Hace una semana, en una cena que compartimos, recibí de manos de Loyds su novela Merca. Había escuchado muy buenos comentarios de ella y le tenía ganas desde hace tiempo pero las obligaciones y las lecturas atrasadas me habían mantenido fuera de su alcance. Pero entonces empecé hojearla intentando evaluar en qué momento podría sentarme a leerla y ya no hubo vuelta atrás: como quien no quiere la cosa caí atrapado en las redes de una prosa frenética, dinámica y muy pero muy adictiva que no me soltó durante el día y medio que me tomó devorarmela en un par de sentadas.
Hacía mucho tiempo que no leía un relato tan rápido y efervescente y además me hizo acordar a viejas épocas en las que me leía con pasión y avidez todas las novelas del reviente que podría encontrar (empezando por mi amado Charles Bukowski, Herny Miller, John Fante, los beats en general y más).
Al leer tantos relatos similares sobre exceso de drogas, alcohol y otros abusos, había alcanzado una cierta saturación con el género. Eso creía hasta que caí en las redes de la Merca de Loyds. Al comienzo sentí que estaba volviendo a leer Menos que cero, la novela debut de Bret Easton Ellis (maestro de este tipo de relatos sobre gente con tendencias autodestructivas) y no me sorprendí al leer luego en la contratapa de Leo Oyola esa misma referencia.
Pero Merca no sólo es un fresco generacional al estilo Ellis de la Argentina de los GCU (Gente Como Uno, como gustan de llamarse entre sí algunos decadentes aristócratas con espíritu de rugbier de San Isidro) reventados y sus fiestas en quintas del conurbano adinerado, los boliches de moda, la vida de ocio de los que pueden permitírsela sino que también se plantea como el relato íntimo de la adicción de su narrador y protagonista (una especie de Fresco, el de “nos hacemos pija imbécil” pero habiendo alcanzado, quizás, algún escalón más de escolarización).
En este sentido es que nos encontramos con Johnny, un personaje fundamentalmente insatisfecho: con su vida, con sus conquistas amorosas, con su ex novia que no deja de acosarlo para que cuide de ella o la tenga en cuenta pese a que hace dos años que no están juntos, con su madre, con su padre, su hermana, su cuñado, su hermano, sus amigos, sus parejas ocasionales y así con todo.

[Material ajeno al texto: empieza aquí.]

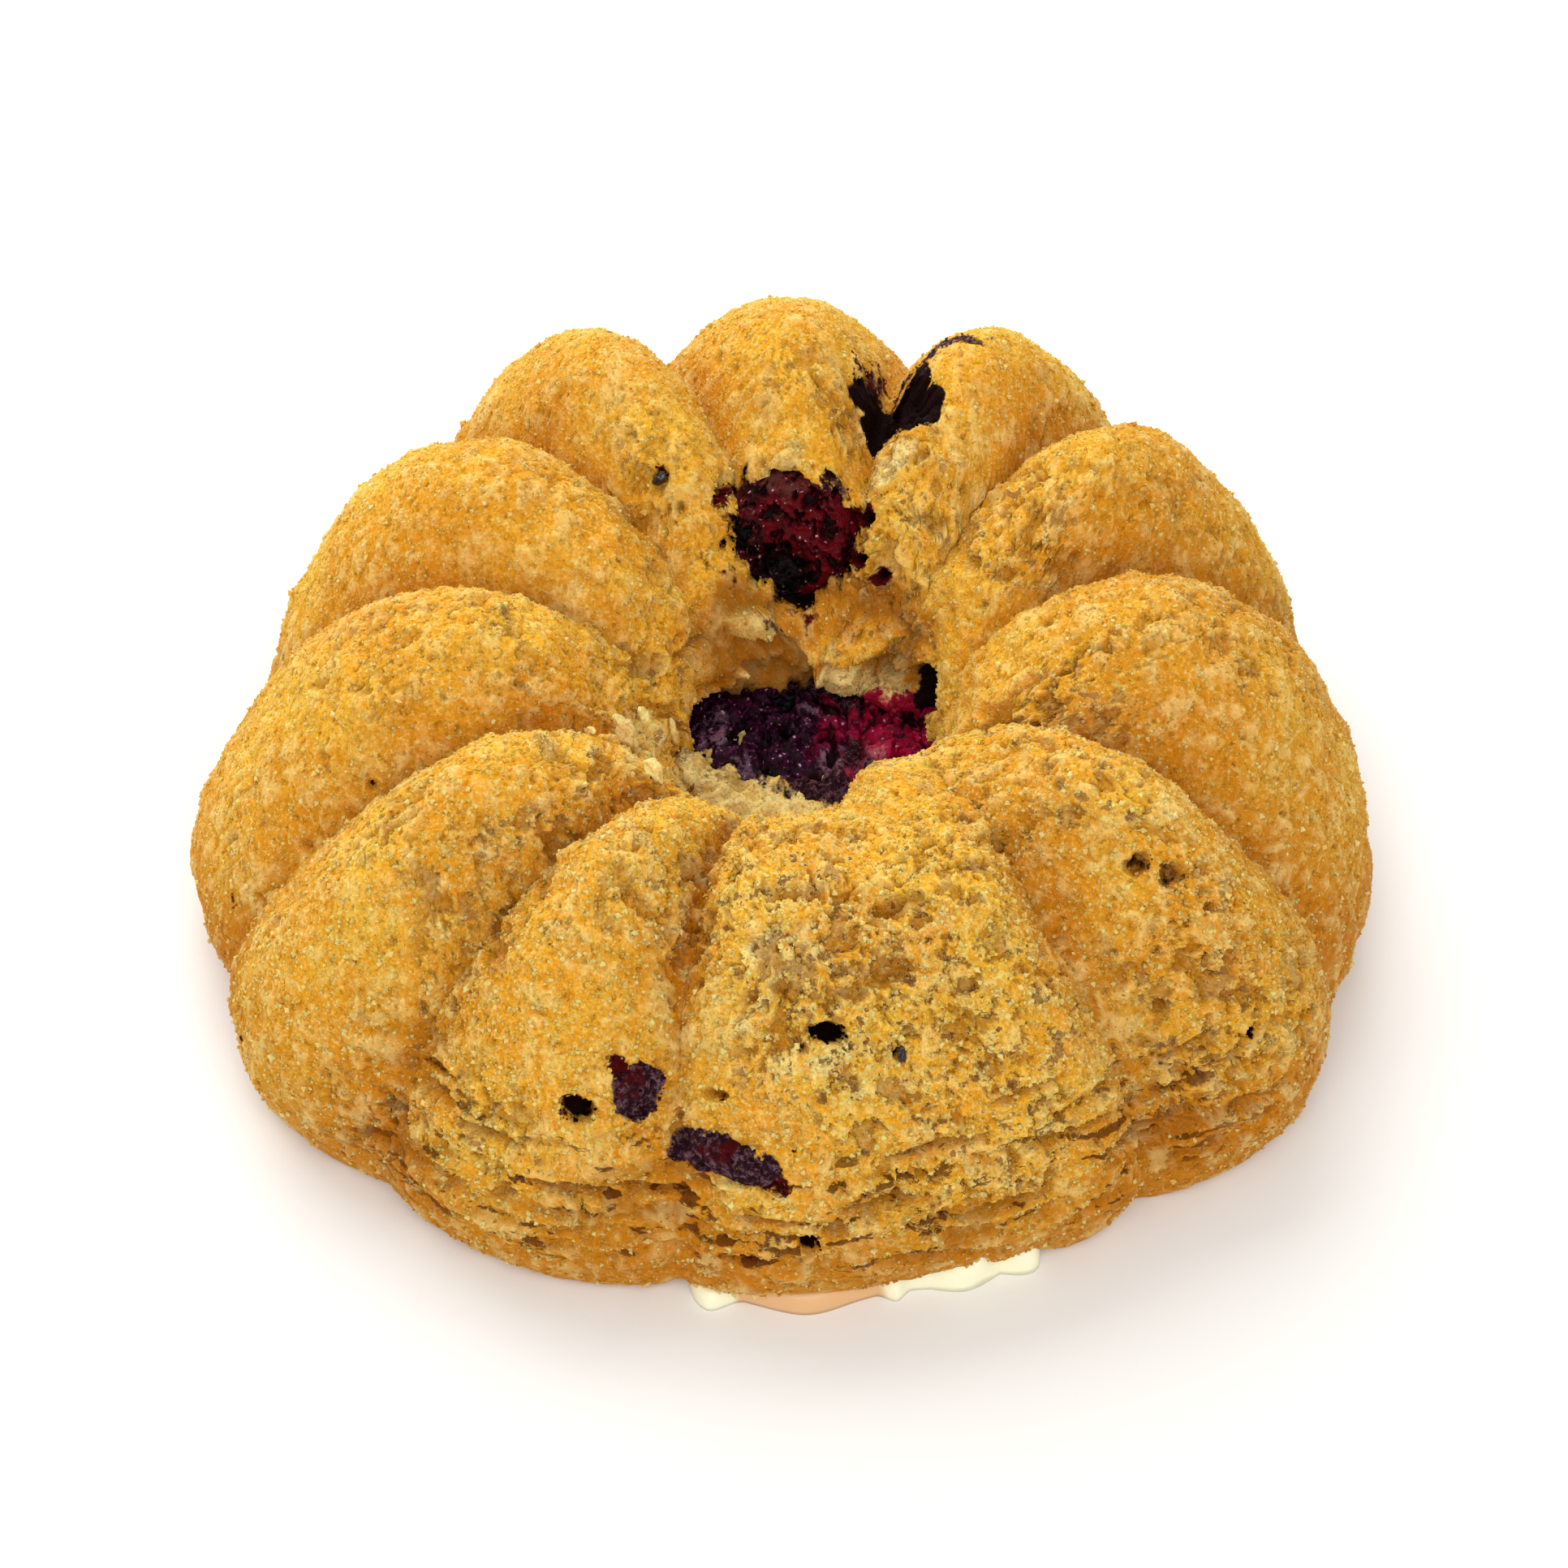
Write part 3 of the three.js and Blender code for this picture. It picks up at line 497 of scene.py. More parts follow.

Odia desapasionadamente a casi todo lo que constituye su vida excepto la droga que consume (aunque sólo si es “la del peruca”) y a la mujer que limpia en su casa.
Uno de los logros narrativos de Loyds consiste en transformar esa famosa insatisfacción permanente de la que tanto se ha hablado en las clases acomodadas en un mecanismo textual que se trasmite al lector: el ritmo entrecortado y elíptico del relato corta toda referencia explícita a alguna de las múltiples situaciones eróticas en las que el narrador parece estar por ingresar o que quedan apenas sugeridas. En un relato realista y detallado, estos cortes abruptos en los momentos previos a que se concrete el acto metaforizan y al mismo tiempo llevan al lector esa insatisfacción patente del personaje.
Incluso en una de las dos escenas donde si hay una descripción extendida en un par de párrafos de una situación sexual, vuelve a quedar de manifiesto esa insatisfacción crónica en un pasaje que parece una cruel ironía:
“Se pone encima mío y con la mano derecha me aprieta fuerte la pija dejando solamente la cabeza afuera de la palma, y con esa punta empieza a frotarse, acompañando su acción con movimientos eléctricos, casi convulsivos. Yo espero ansioso el momento definitivo de estar adentro suyo, de poseerla suciamente, de que sea mía como una esclava, como una puta de mierda. Pero eso nunca ocurre, porque la groupie incrementa la velocidad de sus movimientos, se bambolea sin soltarme la poronga y termina jadeando un orgasmo prolongado, entre gritos que ya deben estar escuchando mis malditos vecinos. A todo esto yo ni siquiera llegué a penetrarla y mucho menos a acabar. Pero ella se recuesta exhausta como si eso no importara, agarra su cartera al pie de la cama, saca un Dunhill, lo enciende y suspira echando el humo. Después arquea la cabeza sobre la almohada y me dice: estuvo bueno bombón, ¿me pedís un taxi?“
Así la novela se va desplazando a toda velocidad hacia un desenlace anunciado pero no por eso menos potente.
La lectura resulta entonces adictiva, casi fugaz porque obliga a leerla a un ritmo aceleradísimo y deja bien arriba durante unos cuantos días. No que esto tenga algo que ver con el nombre de la novela.